— The task —
Of the material below, the lines to be retyped are those from the line containing "# The ramp's ends" through the line containing "bpy.context.scene.collection.objects.link(empty)", inclusive; reproduce them exactly.

— Data extract —
┌────────
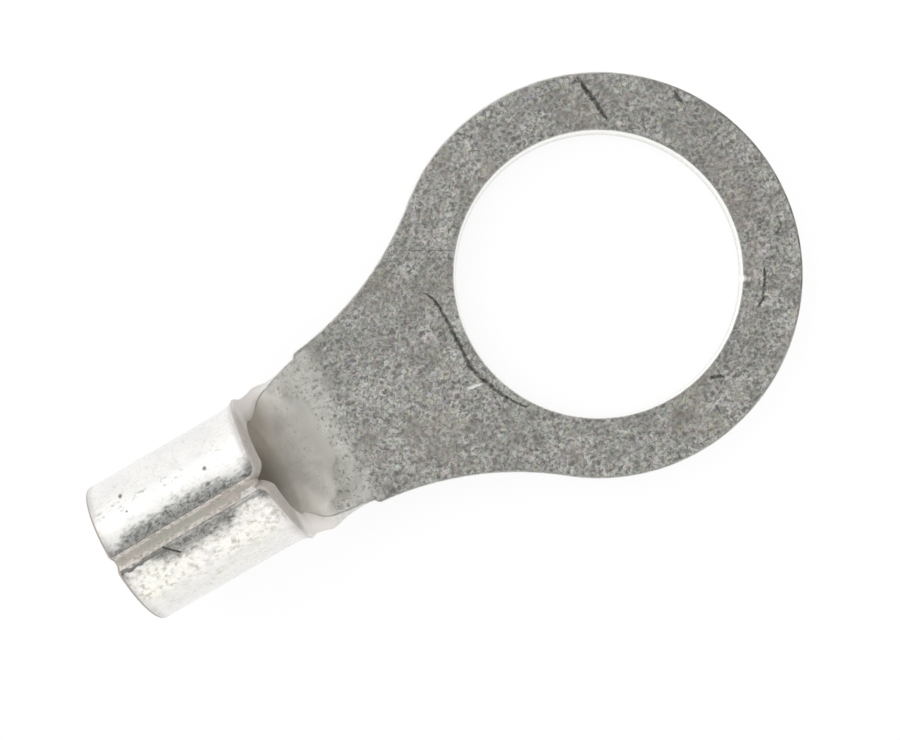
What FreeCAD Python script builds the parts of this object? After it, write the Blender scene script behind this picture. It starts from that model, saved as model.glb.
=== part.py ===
import FreeCAD, Part
import math
import os

from FreeCAD import Vector

os.makedirs("parts", exist_ok=True)

# A bare ring terminal: one plated copper sheet with a ring for a stud at one end, and the other
# end rolled into a wire barrel whose seam is brazed along the top. Millimetres. The stud's axis is
# Z, the underside of the tongue is z = 0, and the barrel lies along X on the -X side.

# What the terminal takes. The clearances are on the diameter.
stud_diameter = 8.0
stud_clearance = 0.4
wire_diameter = 2.4
wire_clearance = 0.4

# Tongue.
sheet = 0.8                 # thickness of the copper
ring_band = 1.8             # copper left round the stud's hole
neck_fillet = 9.6           # radius seen from above where the ring runs into the neck
neck_width = 5.1            # at the root of the tongue
neck_taper = 4.0            # degrees by which each side widens toward the ring
coined_spread = 0.15        # how much wider each side is where the tongue was pressed flat

# Ramp from the tongue down to the barrel's floor.
ramp_length = 2.2
ramp_drop = 0.7
curl_fade = 2.4             # power by which the sheet's curl dies away along the ramp

# Barrel.
stud_to_barrel = 11.15      # from the stud's axis to the barrel's front edge
barrel_length = 4.85
front_corner = 0.4          # radius where the front edge turns into the ramp's side
groove_width = 0.7          # over both rounded edges of the sheet
groove_depth = 0.34         # down to the braze
shoulder_radius = 0.1

# Soft edges that blanking leaves.
edge_round = 0.08

# Sizes that follow from those.
stud_hole_radius = (stud_diameter + stud_clearance) / 2
ring_radius = stud_hole_radius + ring_band
bore_radius = (wire_diameter + wire_clearance) / 2
barrel_radius = bore_radius + sheet
barrel_axis_z = barrel_radius - ramp_drop
front_x = -stud_to_barrel
back_x = front_x - barrel_length
root_x = front_x + ramp_length


def mirrored(point):
    """The same point on the other side of the terminal's middle plane."""
    return Vector(point.x, -point.y, point.z)


def tongue():
    """Ring, concave fillets and tapered neck as one flat plate with the stud's hole in it."""
    taper = math.radians(neck_taper)
    along = Vector(math.cos(taper), math.sin(taper), 0)
    outward = Vector(-math.sin(taper), math.cos(taper), 0)
    root = Vector(root_x, neck_width / 2, 0)
    # The fillet's centre lies neck_fillet off the neck's side and off the ring's edge.
    beside_root = root + outward * neck_fillet
    reach = beside_root.dot(along)
    span = reach**2 - beside_root.dot(beside_root) + (ring_radius + neck_fillet) ** 2
    centre = beside_root - along * (reach + math.sqrt(span))
    on_neck = centre - outward * neck_fillet
    on_ring = centre * (ring_radius / centre.Length)
    bulge = centre + ((on_neck + on_ring) / 2 - centre).normalize() * neck_fillet
    outline = [
        Part.LineSegment(root, on_neck).toShape(),
        Part.Arc(on_neck, bulge, on_ring).toShape(),
        Part.Arc(on_ring, Vector(ring_radius, 0, 0), mirrored(on_ring)).toShape(),
        Part.Arc(mirrored(on_ring), mirrored(bulge), mirrored(on_neck)).toShape(),
        Part.LineSegment(mirrored(on_neck), mirrored(root)).toShape(),
        Part.LineSegment(mirrored(root), root).toShape(),
    ]
    plate = Part.Face(Part.Wire(outline)).extrude(Vector(0, 0, sheet))
    plate = plate.cut(Part.makeCylinder(stud_hole_radius, sheet))
    # Every upper edge is soft, all but the one where the ramp begins.
    upper = [edge for edge in plate.Edges if edge.BoundBox.ZMin > sheet / 2]
    soft = [edge for edge in upper if edge.BoundBox.XMax > root_x + edge_round]
    return plate.makeFillet(edge_round, soft)


def cross_section(x, half_width, curl, floor):
    """Outline of the curled sheet at x. half_width runs along the sheet from its middle."""
    rows = []
    for height in (0, sheet):
        row = []
        for step in range(-6, 7):
            # A chord of the sheet's middle layer, which is a straight line where curl is zero.
            turn = curl * half_width * step / 6
            chord = 2 * math.sin(turn / 2) / curl if turn else half_width * step / 6
            across = chord * math.cos(turn / 2) - (height - sheet / 2) * math.sin(turn)
            up = chord * math.sin(turn / 2) + (height - sheet / 2) * math.cos(turn)
            row.append(Vector(x, across, floor + sheet / 2 + up))
        rows.append(row)
    under, over = rows
    under_curve = Part.BSplineCurve()
    under_curve.interpolate(under)
    over_curve = Part.BSplineCurve()
    over_curve.interpolate(over)
    outline = [
        under_curve.toShape(),
        Part.LineSegment(under[-1], over[-1]).toShape(),
        over_curve.toShape(),
        Part.LineSegment(over[0], under[0]).toShape(),
    ]
    return Part.Wire(outline)


def ramp():
    """The sheet between barrel and tongue: its curl opens out while its floor climbs."""
    barrel_curl = 1 / (bore_radius + sheet / 2)
    half_width = neck_width / 2 - coined_spread
    stations = []
    for angle in (0, 15, 30, 45, 60, 75, 90):
        ahead = front_corner * (1 - math.cos(math.radians(angle)))
        extra = front_corner * (1 - math.sin(math.radians(angle)))
        stations.append((ahead, extra))
    for step in range(1, 7):
        stations.append((front_corner + (ramp_length - front_corner) * step / 6, 0))
    outlines = []
    for ahead, extra in stations:
        way = ahead / ramp_length
        curl = barrel_curl * (1 - way) ** curl_fade
        floor = ramp_drop * (way**2 * (3 - 2 * way) - 1)
        outlines.append(cross_section(front_x + ahead, half_width + extra, curl, floor))
    return Part.makeLoft(outlines, True, False)


def barrel():
    """The rolled tube: its two edges meet at the top over a channel filled with braze."""
    lean = math.asin(groove_width / 2 / barrel_radius)
    shoulder_reach = barrel_radius - shoulder_radius
    shoulder = Vector(0, shoulder_reach * math.sin(lean), shoulder_reach * math.cos(lean))
    groove_edge = Vector(0, barrel_radius * math.sin(lean), barrel_radius * math.cos(lean))
    crest = shoulder + Vector(0, 0, shoulder_radius)
    # The braze is an arc through the groove's floor that touches both shoulders.
    floor = Vector(0, 0, barrel_radius - groove_depth)
    rise = floor.z - shoulder.z
    gap = shoulder.y**2 + rise**2 - shoulder_radius**2
    braze_radius = gap / (2 * (shoulder_radius - rise))
    braze = floor + Vector(0, 0, braze_radius)
    braze_edge = braze + (shoulder - braze).normalize() * braze_radius
    outline = [
        Part.Arc(groove_edge, Vector(0, 0, -barrel_radius), mirrored(groove_edge)).toShape(),
        Part.Arc(mirrored(groove_edge), mirrored(crest), mirrored(braze_edge)).toShape(),
        Part.Arc(mirrored(braze_edge), floor, braze_edge).toShape(),
        Part.Arc(braze_edge, crest, groove_edge).toShape(),
    ]
    tube = Part.Face(Part.Wire(outline)).extrude(Vector(barrel_length, 0, 0))
    tube = tube.cut(Part.makeCylinder(bore_radius, barrel_length, Vector(), Vector(1, 0, 0)))
    # The outer edges of the free end are soft, but not the edge of the bore.
    free_end = [edge for edge in tube.Edges if edge.BoundBox.XMax < edge_round]
    middle = Part.Vertex(0, 0, 0)
    soft = [edge for edge in free_end if edge.distToShape(middle)[0] > bore_radius + edge_round]
    tube = tube.makeFillet(edge_round, soft)
    tube.translate(Vector(back_x, 0, barrel_axis_z))
    return tube


# The ramp's ends are splines, so its joints with the other two close within this.
joint_tolerance = 0.0005

terminal = tongue().fuse([ramp(), barrel()], joint_tolerance).removeSplitter()
terminal.Solids[0].exportStep("parts/ring_terminal.step")
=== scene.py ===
import math

import bpy
import numpy as np
from mathutils import Matrix, Vector
from mathutils.geometry import delaunay_2d_cdt


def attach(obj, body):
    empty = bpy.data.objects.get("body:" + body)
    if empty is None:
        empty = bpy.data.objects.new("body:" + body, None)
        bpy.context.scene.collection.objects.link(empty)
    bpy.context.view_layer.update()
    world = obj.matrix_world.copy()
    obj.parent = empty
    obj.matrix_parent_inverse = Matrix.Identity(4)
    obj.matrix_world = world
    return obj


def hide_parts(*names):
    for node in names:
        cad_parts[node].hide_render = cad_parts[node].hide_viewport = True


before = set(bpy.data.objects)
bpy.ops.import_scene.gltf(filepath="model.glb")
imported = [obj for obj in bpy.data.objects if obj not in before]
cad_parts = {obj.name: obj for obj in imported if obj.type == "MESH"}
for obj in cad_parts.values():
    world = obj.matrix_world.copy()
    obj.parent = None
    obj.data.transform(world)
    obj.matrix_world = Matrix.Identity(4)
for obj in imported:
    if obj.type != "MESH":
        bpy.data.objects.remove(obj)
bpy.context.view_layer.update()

rng = np.random.default_rng(7)
MM = 0.001

# Sizes of the terminal in millimetres, close to the solid's. The stud's axis is Z, the underside of
# the tongue is z = 0, and the barrel lies along X on the -X side.
SHEET = 0.8
HOLE_R = 4.2
RING_R = 6.0
NECK_FILLET = 9.6
NECK_HALF = 2.55            # half the neck's width at the tongue's root
NECK_TAPER = math.radians(4)
RAMP_HALF = 2.37            # half the sheet's width along its curl, where the ramp leaves the barrel
BORE_R = 1.4
BARREL_R = BORE_R + SHEET
BARREL_CURL = 1 / (BORE_R + SHEET / 2)
CORNER_R = 0.4              # where the barrel's front edge turns into the ramp's side
DROP = 0.7                  # from the underside of the tongue to that of the barrel

# Places along X.
BACK_X = -16.0              # the barrel's free end
CLIMB_X = -11.2             # the ramp's floor climbs from here to the root
FRONT_X = -11.16            # the barrel's front edge
ROOT_X = -8.95              # the tongue's root
FLAT_X = -6.5               # from here on the tongue is meshed as two flat faces

# By x: the share of the barrel's curl that the sheet keeps, and half its width, with a slight waist.
CURL_KEPT = [(-11.8, 1), (-11.3, 0.985), (-11.02, 0.93), (-10.8, 0.73), (-10.5, 0.42),
             (-10.22, 0.23), (-9.85, 0.11), (-9.4, 0.03), (-8.96, 0)]
RAMP_WIDTH = [(FRONT_X, RAMP_HALF), (-10.7, RAMP_HALF), (-10.1, 2.3), (-9.5, 2.35), (ROOT_X, 2.42)]

# Soft edges of the stamping: how far in they start, and how far they drop over and under.
EDGE = 0.08
EDGE_OVER = 0.07
EDGE_UNDER = 0.03

# The seam: the sheet's two edges stand apart over a channel with braze in it.
SHOULDER_R = 0.1
GROOVE_HALF = 0.335
GROOVE_DEPTH = 0.33
FLANK = math.radians(60)
TOE_R = 0.06
BED_SAG = 0.02
BEAD = 0.08                 # height of the braze that shows in the bore
BEAD_HALF = 0.2

# How this one terminal departs from the drawing. The ring was blanked a little small and off the
# hole's centre, the barrel sits toward -Y, and the seam runs askew.
RING_SHRINK = 0.003
RING_OFF = (0.014, 0.022)
ASIDE_BACK = 0.075
ASIDE_FRONT = 0.11
SEAM_TURN_BACK = math.radians(5.6)
SEAM_TURN_FRONT = math.radians(3.8)

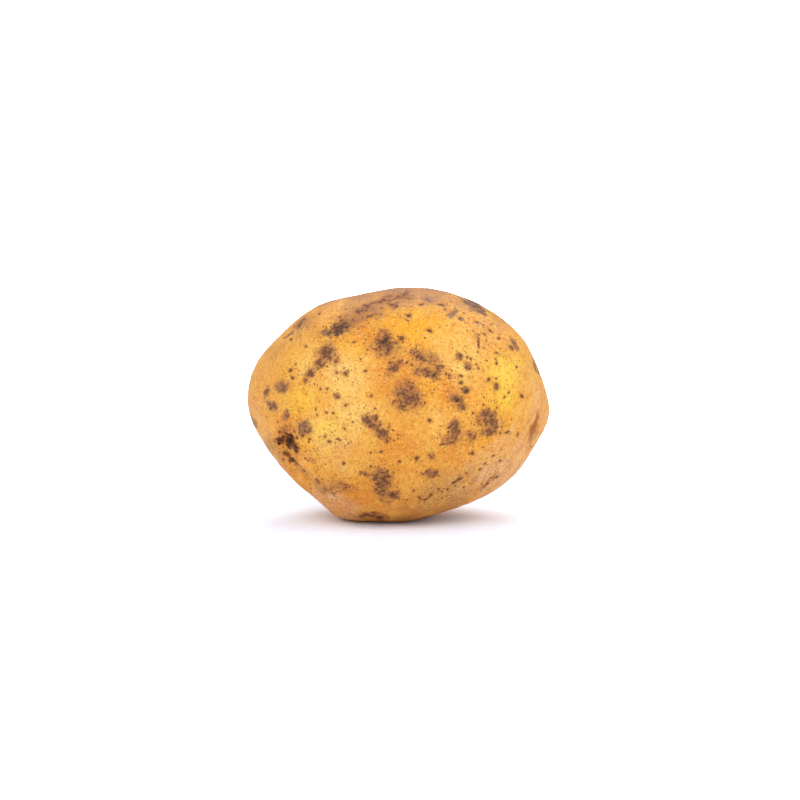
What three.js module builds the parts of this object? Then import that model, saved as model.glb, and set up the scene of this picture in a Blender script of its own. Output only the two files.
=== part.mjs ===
// A potato: one whole tuber, lying on its side on a small flat spot.
// Millimetres, +Z up. X runs along the tuber from the rose end (-X) to the stem end (+X).
// -Y is its front.
import * as THREE from 'three';
import { mergeVertices } from 'three/addons/utils/BufferGeometryUtils.js';

// Driving dimensions: the smooth tuber before its swells and hollows
const LENGTH = 84.5;
const DEPTH = 62;
const HEIGHT = 65.5;
const FLAT_SPOT_RISE = 1; // how far the flat spot lies above the round underside's lowest point
const FACE_SPLITS = 15; // each face of the round start shape is split this many times along an edge

const halfLength = LENGTH / 2;
const halfDepth = DEPTH / 2;
const halfHeight = HEIGHT / 2;

// A place is [x, z] as seen from the front, from the middle of the tuber, and a side: FRONT, BACK,
// or RIM for the edge seen from the front.
// A swell stands out by its height, and one with a negative height is a hollow. It fades over its reach:
// along is the longer one, across the shorter, and turn is how far along leans up from level.
const FRONT = -1;
const RIM = 0;
const BACK = 1;

// The broad form: what turns the smooth body into this tuber
const broadForm = [
  { at: [28, 24], side: RIM, height: 0.5, along: 14, across: 17 },
  { at: [12, 33], side: RIM, height: 0.4, along: 14, across: 14 },
  { at: [-9, 32], side: RIM, height: -1.2, along: 9, across: 12 },
  { at: [-32, 21], side: RIM, height: -1.2, along: 11, across: 12 },
  { at: [-39, -14], side: RIM, height: -2.7, along: 12, across: 16 },
  { at: [-26, -23], side: RIM, height: -2.9, along: 9, across: 10, turn: -40 },
  { at: [-16, -30], side: RIM, height: 1.2, along: 6, across: 14 },
  { at: [-3, -33], side: RIM, height: 0.8, along: 18, across: 16 },
  { at: [16, -29], side: RIM, height: -1.3, along: 14, across: 16 },
  { at: [39, -14], side: RIM, height: -0.9, along: 8, across: 14 },
  { at: [41, 11], side: RIM, height: -0.6, along: 8, across: 12 },
  { at: [-20, 4], side: FRONT, height: 1.0, along: 14, across: 18 },
  { at: [-4, -10], side: FRONT, height: -0.7, along: 9, across: 16 },
  { at: [24, 8], side: FRONT, height: 0.8, along: 13, across: 13 },
  { at: [14, -20], side: FRONT, height: -0.8, along: 12, across: 10 },
  { at: [-12, 12], side: BACK, height: 1.3, along: 16, across: 14 },
  { at: [12, -4], side: BACK, height: -1.2, along: 12, across: 17 },
  { at: [27, 12], side: BACK, height: 0.9, along: 11, across: 11 },
  { at: [-24, -14], side: BACK, height: -1.0, along: 12, across: 10 },
];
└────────
— Result of the exercise —
# The ramp's ends are splines, so its joints with the other two close within this.
joint_tolerance = 0.0005

terminal = tongue().fuse([ramp(), barrel()], joint_tolerance).removeSplitter()
terminal.Solids[0].exportStep("parts/ring_terminal.step")
=== scene.py ===
import math

import bpy
import numpy as np
from mathutils import Matrix, Vector
from mathutils.geometry import delaunay_2d_cdt


def attach(obj, body):
    empty = bpy.data.objects.get("body:" + body)
    if empty is None:
        empty = bpy.data.objects.new("body:" + body, None)
        bpy.context.scene.collection.objects.link(empty)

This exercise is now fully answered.